**DATASET EXCERPT**

▼

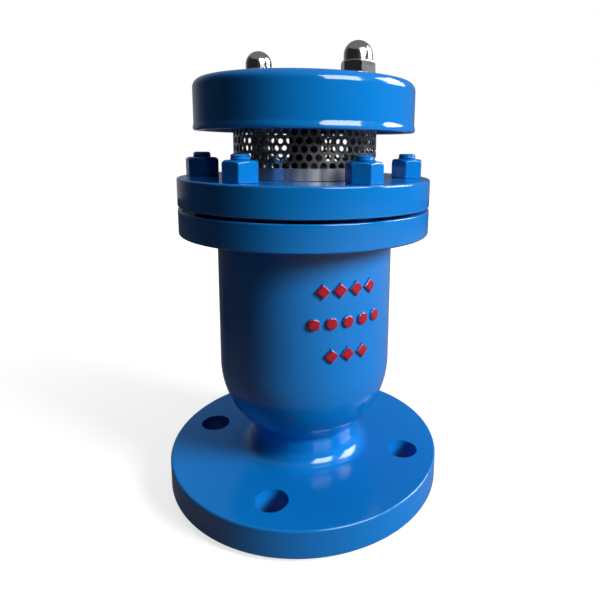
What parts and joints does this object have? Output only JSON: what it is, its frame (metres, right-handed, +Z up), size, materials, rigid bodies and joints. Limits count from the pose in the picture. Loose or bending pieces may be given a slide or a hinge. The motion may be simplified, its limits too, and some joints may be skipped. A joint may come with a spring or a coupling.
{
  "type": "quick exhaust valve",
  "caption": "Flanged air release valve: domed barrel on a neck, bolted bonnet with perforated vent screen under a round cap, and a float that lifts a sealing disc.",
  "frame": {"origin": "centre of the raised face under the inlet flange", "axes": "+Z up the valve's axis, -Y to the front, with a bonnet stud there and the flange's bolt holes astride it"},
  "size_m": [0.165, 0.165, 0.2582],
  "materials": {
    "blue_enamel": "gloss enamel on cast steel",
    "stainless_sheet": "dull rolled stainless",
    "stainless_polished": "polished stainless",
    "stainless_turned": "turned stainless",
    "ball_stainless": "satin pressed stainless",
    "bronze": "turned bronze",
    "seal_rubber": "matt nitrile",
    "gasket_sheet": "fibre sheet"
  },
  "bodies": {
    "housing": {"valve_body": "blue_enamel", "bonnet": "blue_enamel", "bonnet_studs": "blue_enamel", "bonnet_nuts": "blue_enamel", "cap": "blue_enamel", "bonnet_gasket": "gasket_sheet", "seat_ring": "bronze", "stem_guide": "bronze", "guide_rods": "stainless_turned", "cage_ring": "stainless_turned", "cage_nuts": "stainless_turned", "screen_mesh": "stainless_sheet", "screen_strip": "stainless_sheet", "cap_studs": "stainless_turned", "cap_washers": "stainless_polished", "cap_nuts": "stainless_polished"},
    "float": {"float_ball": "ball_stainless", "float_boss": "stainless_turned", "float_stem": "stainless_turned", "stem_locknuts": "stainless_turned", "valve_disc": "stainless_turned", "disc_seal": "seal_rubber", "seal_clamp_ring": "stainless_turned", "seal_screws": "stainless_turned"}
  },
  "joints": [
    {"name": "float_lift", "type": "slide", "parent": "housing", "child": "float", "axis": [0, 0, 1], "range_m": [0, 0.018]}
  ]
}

▲

**DESCRIPTION OF THE TASK**
Each line of the material should be duplicated exactly, please.

**ANSWER FOR THE TASK**
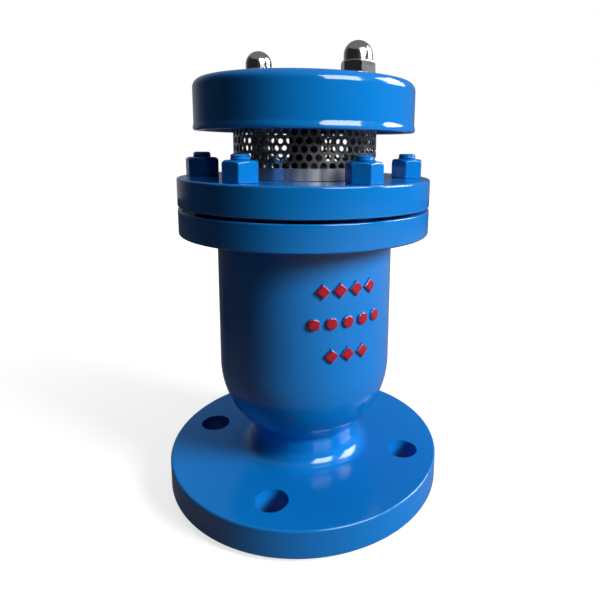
What parts and joints does this object have? Output only JSON: what it is, its frame (metres, right-handed, +Z up), size, materials, rigid bodies and joints. Limits count from the pose in the picture. Loose or bending pieces may be given a slide or a hinge. The motion may be simplified, its limits too, and some joints may be skipped. A joint may come with a spring or a coupling.
{
  "type": "quick exhaust valve",
  "caption": "Flanged air release valve: domed barrel on a neck, bolted bonnet with perforated vent screen under a round cap, and a float that lifts a sealing disc.",
  "frame": {"origin": "centre of the raised face under the inlet flange", "axes": "+Z up the valve's axis, -Y to the front, with a bonnet stud there and the flange's bolt holes astride it"},
  "size_m": [0.165, 0.165, 0.2582],
  "materials": {
    "blue_enamel": "gloss enamel on cast steel",
    "stainless_sheet": "dull rolled stainless",
    "stainless_polished": "polished stainless",
    "stainless_turned": "turned stainless",
    "ball_stainless": "satin pressed stainless",
    "bronze": "turned bronze",
    "seal_rubber": "matt nitrile",
    "gasket_sheet": "fibre sheet"
  },
  "bodies": {
    "housing": {"valve_body": "blue_enamel", "bonnet": "blue_enamel", "bonnet_studs": "blue_enamel", "bonnet_nuts": "blue_enamel", "cap": "blue_enamel", "bonnet_gasket": "gasket_sheet", "seat_ring": "bronze", "stem_guide": "bronze", "guide_rods": "stainless_turned", "cage_ring": "stainless_turned", "cage_nuts": "stainless_turned", "screen_mesh": "stainless_sheet", "screen_strip": "stainless_sheet", "cap_studs": "stainless_turned", "cap_washers": "stainless_polished", "cap_nuts": "stainless_polished"},
    "float": {"float_ball": "ball_stainless", "float_boss": "stainless_turned", "float_stem": "stainless_turned", "stem_locknuts": "stainless_turned", "valve_disc": "stainless_turned", "disc_seal": "seal_rubber", "seal_clamp_ring": "stainless_turned", "seal_screws": "stainless_turned"}
  },
  "joints": [
    {"name": "float_lift", "type": "slide", "parent": "housing", "child": "float", "axis": [0, 0, 1], "range_m": [0, 0.018]}
  ]
}